LG Chem has led the aggressive capex race.

The group has increased its EV battery capacity from 15 GWh in 2017 to 120 GWh by end this year and the management has set further ambitious new target for 2023 : 260 GWh. This aggressive expansion is a response to a strong demand as the group has secured $125Bn of order backlog, representing about 5 years of revenue. It’s worth noting that as EV battery market moves in favor of suppliers, LG Chem enjoys better bargaining power vs. its OEM customers: new contracts signed in last 2 years are on 100% pass-through basis, the creation of JVs with major OEMs (GM, Hyundai Motor, Geely) help to ease financial burden required by new capacity and secure long-term partnerships.

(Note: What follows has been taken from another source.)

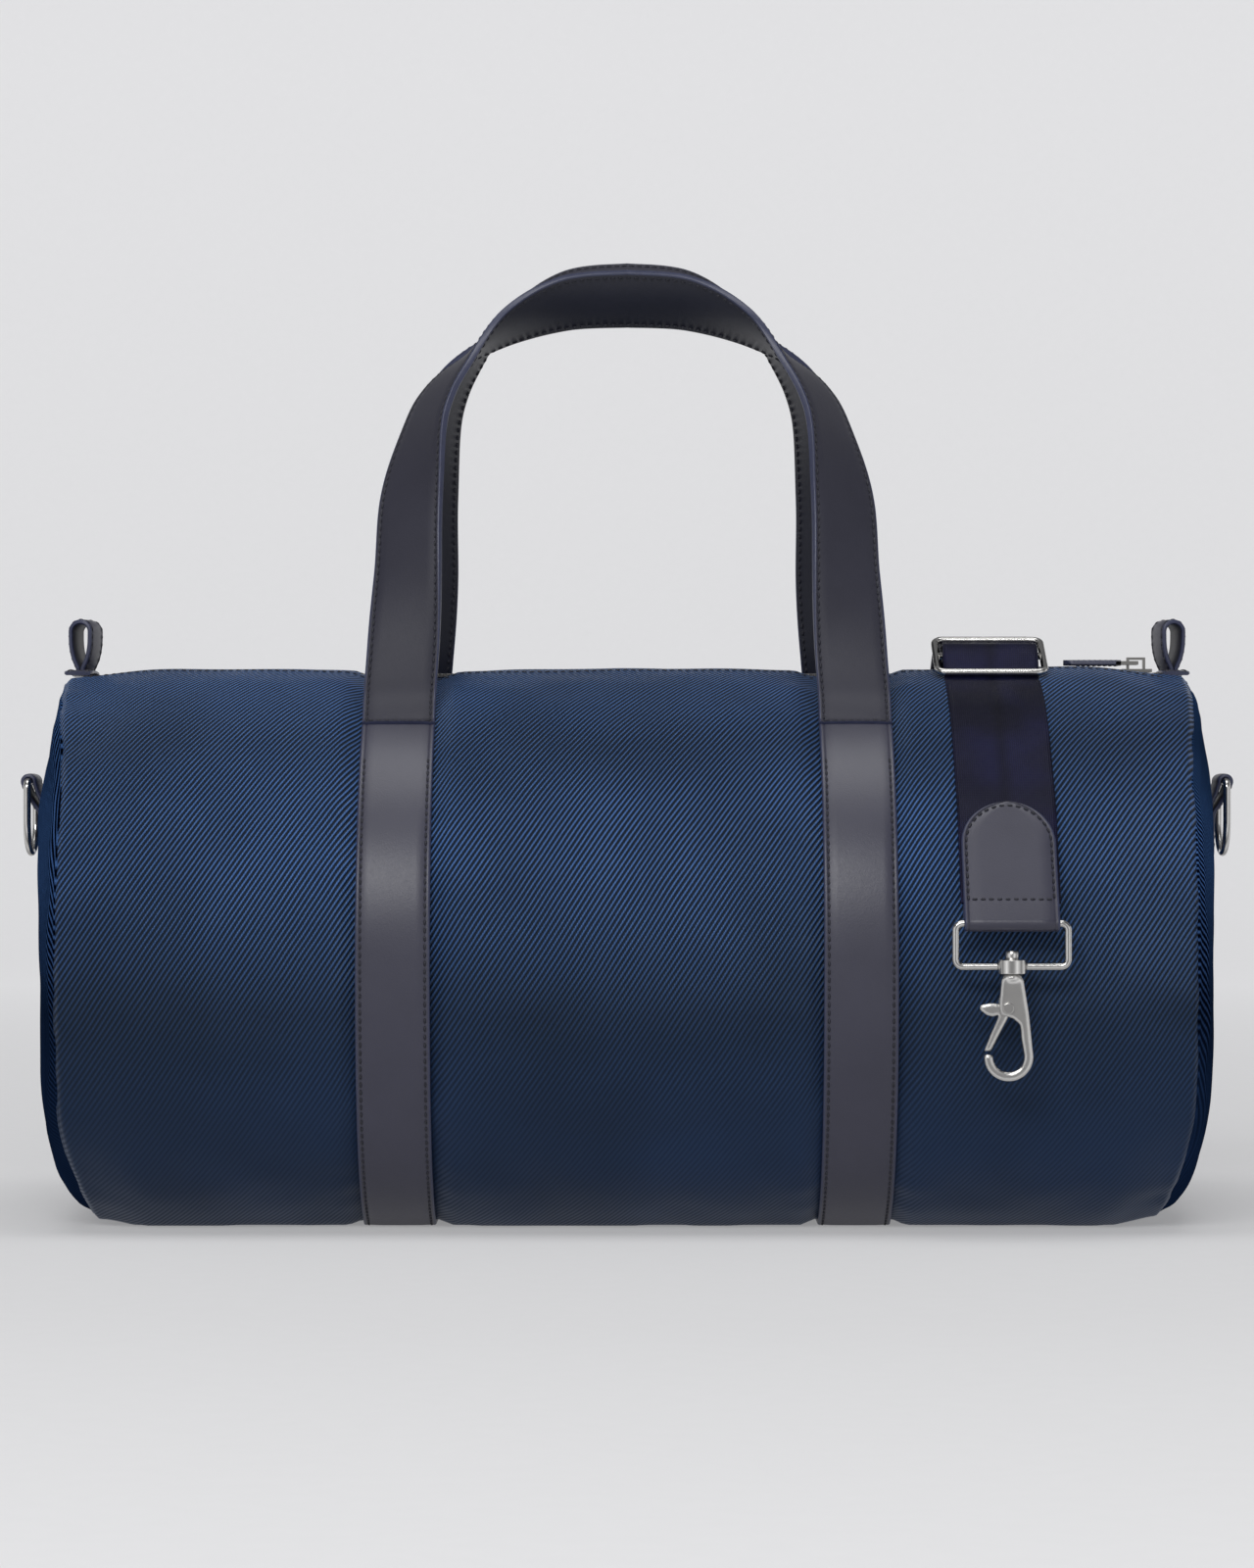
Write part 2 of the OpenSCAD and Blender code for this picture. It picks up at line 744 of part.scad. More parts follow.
module gate_pin() {
    rod_y(rivet[0], rivet[1], hook_th / 2 + 0.2, pin_r);
    for (y = [-hook_th / 2 - 0.5, hook_th / 2 + 0.02])
        translate([rivet[0], y + 0.48, rivet[1]])
            rotate([90, 0, 0])
                cylinder(r = 2.15, h = 0.48);
}

module at_front() {
    color(metal_colour)
        translate([strap_x, front_bar[0], front_bar[1]])
            children();
}
// The rear hook lies flat behind the bag, pointing away from it
module at_rear() {
    color(metal_colour)
        translate([strap_x, rear_bar[0], rear_bar[1]])
            rotate([90, 0, 0])
                children();
}
module front_loop() at_front() swivel_loop();
module front_hook() at_front() swivel_hook();
module front_gate() at_front() swivel_gate();
module front_gate_pin() at_front() gate_pin();
module front_gate_spring() at_front() gate_spring();
module rear_loop() at_rear() swivel_loop();
module rear_hook() at_rear() swivel_hook();
module rear_gate() at_rear() swivel_gate();
module rear_gate_pin() at_rear() gate_pin();
module rear_gate_spring() at_rear() gate_spring();

barrel_panel();
end_panel_left();
end_panel_right();
barrel_lining();
end_lining_left();
end_lining_right();
seam_binding_left();
seam_binding_right();
base_board();
inner_pocket();
belt_left();
belt_right();
zip_tape_front();
zip_tape_back();
zip_teeth_front();
zip_teeth_back();
zip_stops();
zip_end_left();
zip_end_right();
zip_slider_body();
zip_pull_link();
zip_pull_leather();
pull_loop_left();
pull_loop_right();
ring_tab_left();
ring_tab_right();
d_ring_left();
d_ring_right();
handle_front_outer();
handle_front_lining();
handle_back_outer();
handle_back_lining();
strap_webbing();
strap_slider();
strap_tab();
front_loop();
front_hook();
front_gate();
front_gate_pin();
front_gate_spring();
rear_loop();
rear_hook();
rear_gate();
rear_gate_pin();
rear_gate_spring();
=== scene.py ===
"""Looks of the weekender bag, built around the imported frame. Metres, +Z up, front towards -Y."""
import math

import bmesh
import bpy
from mathutils import Matrix, Vector, noise


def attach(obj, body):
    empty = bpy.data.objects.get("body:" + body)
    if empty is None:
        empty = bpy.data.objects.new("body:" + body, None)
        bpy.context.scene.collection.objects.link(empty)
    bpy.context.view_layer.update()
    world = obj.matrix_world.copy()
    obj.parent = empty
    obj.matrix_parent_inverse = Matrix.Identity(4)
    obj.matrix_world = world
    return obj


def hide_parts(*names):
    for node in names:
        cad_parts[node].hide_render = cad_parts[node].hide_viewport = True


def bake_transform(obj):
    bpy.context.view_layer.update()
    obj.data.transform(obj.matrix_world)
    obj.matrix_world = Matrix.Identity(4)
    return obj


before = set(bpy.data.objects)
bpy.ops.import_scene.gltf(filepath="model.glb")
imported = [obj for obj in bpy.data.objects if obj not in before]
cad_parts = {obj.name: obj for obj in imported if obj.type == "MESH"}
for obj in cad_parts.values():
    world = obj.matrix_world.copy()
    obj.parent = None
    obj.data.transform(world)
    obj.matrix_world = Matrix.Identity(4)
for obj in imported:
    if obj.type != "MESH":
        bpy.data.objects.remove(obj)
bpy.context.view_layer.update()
MM = 0.001

# ---- Driving dimensions, as in the part's source ----
HALF_DEPTH, MID_Z, CROWN = 125 * MM, 112 * MM, 120 * MM
HALF_LEN, OVERHANG = 222 * MM, 19 * MM
END_X = HALF_LEN + OVERHANG
CROWN_Z = MID_Z + CROWN
TOP_POWER, LOW_POWER = 2 / 2.05, 2 / 2.5
SHOULDER_X = 190 * MM
SEAM_TUCK, SEAM_ROLL = 3 * MM, 2.4 * MM
MOUTH_HALF = 12 * MM
BELT_W, BELT_X, BELT_TH = 30 * MM, 94 * MM, 2.4 * MM
HANDLE_TH = 3 * MM
HINGE_ANGLE = 54
STRAP_X, WEB_W, WEB_TH = 153 * MM, 40 * MM, 1.6 * MM
WIRE_R = 1.5 * MM
TAU = 2 * math.pi

# ---- Looks ----
RIB_PITCH, RIB_SLANT = 1.84 * MM, 57
STITCH_PITCH, STITCH_LEN, STITCH_R = 3.3 * MM, 2.3 * MM, 0.46 * MM
FLOOR_R, SWEEP_R, SWEEP_TOP = 3.2, 1.2, 1.8
CAMERA_AT, CAMERA_LENS = (0, -1.9, 0.183), 101.8


# ---- Small geometry helpers ----
def deg(a):
    return math.radians(a)


def lerp(a, b, u):
    return a + (b - a) * u


def ramp(v, lo, hi):
    """0 below lo, 1 above hi, smooth between."""
    u = max(0.0, min(1.0, (v - lo) / (hi - lo)))
    return u * u * (3 - 2 * u)


def sec(t, grow=0.0):
    """Point (y, z) of the barrel's section at angle t in degrees, grow outside it."""
    c, s = math.cos(deg(t)), math.sin(deg(t))
    p = LOW_POWER if s < 0 else TOP_POWER
    y = (HALF_DEPTH + grow) * math.copysign(abs(c) ** p, c)
    z = MID_Z + (CROWN + grow) * math.copysign(abs(s) ** p, s)
    return y, max(-grow, z)


def seam_x(z):
    return HALF_LEN + OVERHANG * (max(z, 0.0) / CROWN_Z) ** 1.35


def seam_line(z):
    """Where the end seam shows: tucked in at the floor, nearly upright, flared at the crown."""
    return 218 * MM + 12.5 * MM * ramp(z, -22 * MM, 52 * MM) + 9.5 * MM * ramp(z, 178 * MM, 246 * MM)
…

These arrangements and improving utilization rate have made important contribution to earning recovery. As its EV battery business reached breakeven in the beginning of this year, LG Chem now targets steady revenue growth and further margin improvement. Its CEO aims to generate $25Bn of sales (c14% cagr) at “high single digit OPM” in 2024 from EV battery business. We expect the consolidated FCF to return to positive from 2022 as its battery division’s EBITDA surpasses its capex requirement at $2.5Bn. Having announced its battery split up recently (transfer 100% of this business to a parent company with an option to sell a 20-30% stake via an IPO in the future), LG Chem has generated concerns over ownership dilution among its minority shareholders. However, we expect the value of the battery business to increase post the split up as EV growth is likely to gain momentum in 2021 and this transaction enhances transparency on capital allocation and operating efficiency. The stock trades at a 2021 P/E of 26x. Consensus forecasts revenue and earning growth of 25% and 40% for next year. We still see room for rerating as LG Chem’s battery business appears under valued vs. peers due to an excessive conglomerate discount: the group’s market cap is at $45Bn (25% global EV m/s) vs. $3Bbn for Samsung SDI (6% m/s) and $89Bn for CATL (24% m/s). GemEquity (2.4%) and GemAsia (2.9%) have invested in the company.